--- Job ---
Copy out the data below verbatim.

--- Data ---
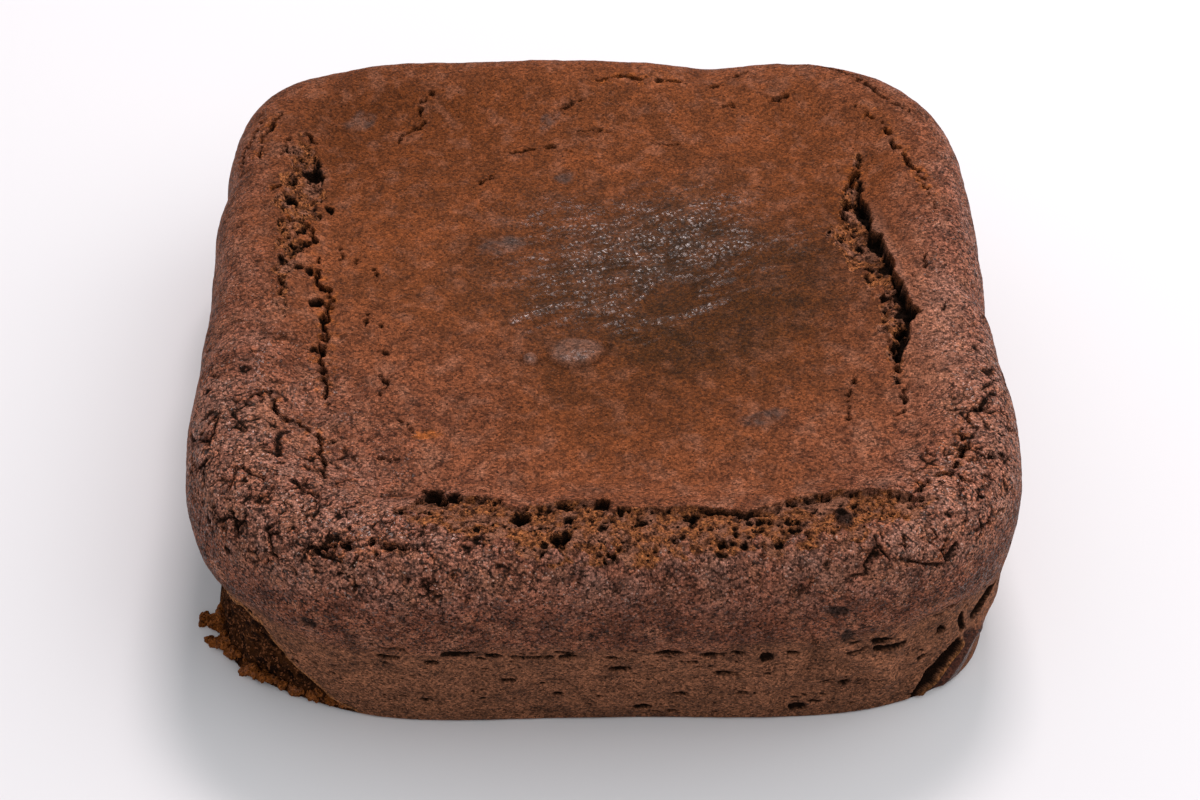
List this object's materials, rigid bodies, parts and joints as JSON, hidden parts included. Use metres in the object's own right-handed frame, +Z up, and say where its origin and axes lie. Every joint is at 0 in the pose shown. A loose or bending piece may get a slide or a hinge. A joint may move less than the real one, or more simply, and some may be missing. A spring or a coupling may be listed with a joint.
{
  "type": "gingerbread cake",
  "caption": "Whole square gingerbread cake turned out of its tin: domed rim around a sunken sticky top, torn crust along the edges, waisted side under a soft lip, flat base",
  "frame": {"origin": "centre of the bounding box in plan, on the flat base that the cake rests on", "axes": "+Z up through the top of the cake, +X to the right and -Y to the front as seen in the picture"},
  "size_m": [0.2068, 0.2042, 0.0625],
  "materials": {
    "gingerbread": "dark baked crumb crust, dry and fine-grained at the rim, slightly sticky in the middle"
  },
  "bodies": {
    "root": {"cake": "gingerbread"}
  },
  "joints": []
}
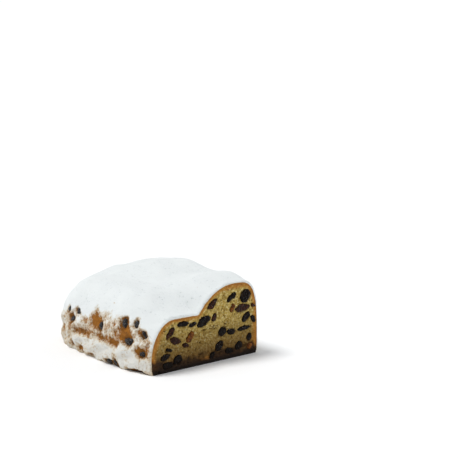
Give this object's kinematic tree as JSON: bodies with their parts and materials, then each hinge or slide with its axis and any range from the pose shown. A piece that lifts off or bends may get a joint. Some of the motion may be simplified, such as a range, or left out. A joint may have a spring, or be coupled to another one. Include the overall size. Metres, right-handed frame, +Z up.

--- Correct response ---
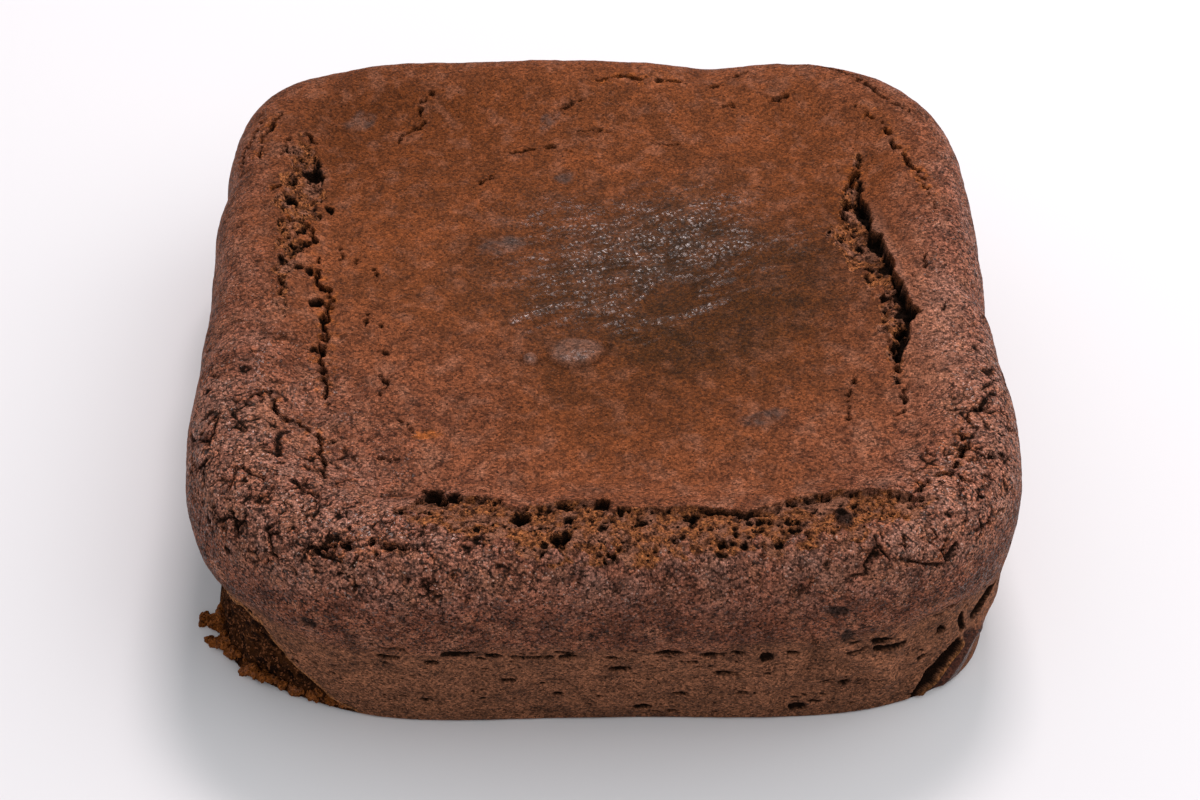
List this object's materials, rigid bodies, parts and joints as JSON, hidden parts included. Use metres in the object's own right-handed frame, +Z up, and say where its origin and axes lie. Every joint is at 0 in the pose shown. A loose or bending piece may get a slide or a hinge. A joint may move less than the real one, or more simply, and some may be missing. A spring or a coupling may be listed with a joint.
{
  "type": "gingerbread cake",
  "caption": "Whole square gingerbread cake turned out of its tin: domed rim around a sunken sticky top, torn crust along the edges, waisted side under a soft lip, flat base",
  "frame": {"origin": "centre of the bounding box in plan, on the flat base that the cake rests on", "axes": "+Z up through the top of the cake, +X to the right and -Y to the front as seen in the picture"},
  "size_m": [0.2068, 0.2042, 0.0625],
  "materials": {
    "gingerbread": "dark baked crumb crust, dry and fine-grained at the rim, slightly sticky in the middle"
  },
  "bodies": {
    "root": {"cake": "gingerbread"}
  },
  "joints": []
}
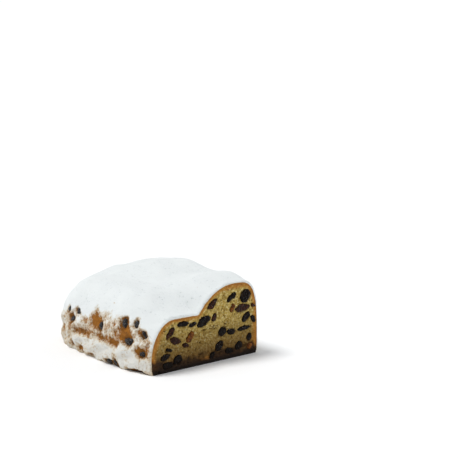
Give this object's kinematic tree as JSON: bodies with their parts and materials, then each hinge or slide with its axis and any range from the pose shown. A piece that lifts off or bends may get a joint. Some of the motion may be simplified, such as a range, or left out. A joint may have a spring, or be coupled to another one. Include the overall size. Metres, right-handed frame, +Z up.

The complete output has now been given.